Photo: Valerie Lambros |
After Gallaudet, Mokotoff joined NIH to provide
Mac support and soon began working on web projects, intranets, two-way pagers and using the web to replace outdated client server technology. He was on board when the Division of Computer Research and Technology became CIT. He’s been here 15 years and still favors Macs over PCs.
About 5 years ago, when his son was away at summer camp, Mokotoff, a single dad raising two children, ages 12 and 15, realized he was bored.
“There was a big hole there,” he said. “I knew all this music in my head, and there was this one particular piece in my mind that I thought, ‘If I played again I would definitely do that, I could play that piece. I wonder if I can remember it.’”
So he reached into the back of his closet and pulled out his guitar, the same one he’d used all over the world, and started to play.
“Other than having to change the strings, it sounded pretty good, and starting to play again was really an amazing experience,” said Moko-toff, who had played barely a note in more than 15 years. “Technically, I was not that far off. It’s like the bike-riding thing.”
He started uploading to the Internet recordings of himself playing some of his old repertoire in order to get feedback. Everyone who posted
comments kept encouraging him and telling him to start performing again.
Since taking the guitar back up, Mokotoff has played at churches and community centers, at the mansion at Strathmore and with the NIH Philharmonic. He’s done some traveling, but generally only on the Eastern seaboard.
At a recent performance at St. Alban’s Episcopal
Church in the District, he played a concert
that included a three-movement piece by Mozart that he had adapted from a work originally
scored for wind trio, the four-movement Temptation of the Renaissance by Czech composer
Štepán Rak, and music by several Spanish
composers that conjured up, in the small stone church, all the high drama of bullfighting and flamenco dancing. The program made mention
of his hearing loss, but no one would have known had it not said so.
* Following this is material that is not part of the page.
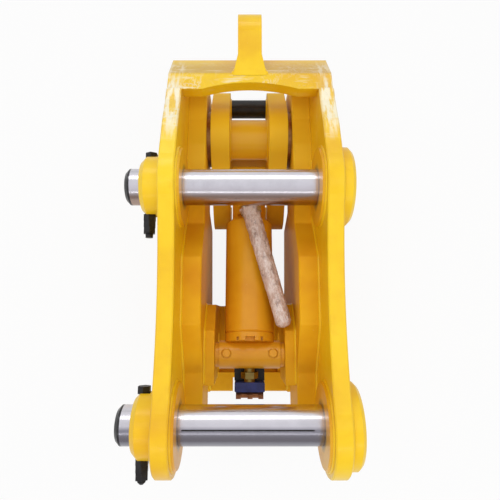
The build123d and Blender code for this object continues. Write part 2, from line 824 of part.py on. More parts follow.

He hugged the instrument close and rocked ever so slightly, sometimes nodding his head to the beat and tapping his foot, but always paying
attention to his left hand as it raced across the neck’s frets. With no amplification, Mokotoff
coaxed a constant swell of sound from the guitar, like an ocean rushing ashore in an ever-changing melodic tempo.
He has several other concert dates coming up and also plans to play a big concert in New York City to celebrate the 20th anniversary of the Americans with Disabilities Act this fall. Mokotoff
likes knowing that his music is inspiring to others with hearing loss and to fellow players who’ve returned to music after years of being away from it. Most of these people may not have found him had it not been for the Internet.
“Many of my best guitar buddies, unfortunately,
don’t live anywhere near me,” he said. “But thanks to the Internet, I can record a piece at 5 o’clock in the morning when I get up, link to it on a discussion board, and by the time I get home from work, people all over the world will have chimed in and told me what they think. How cool is that?”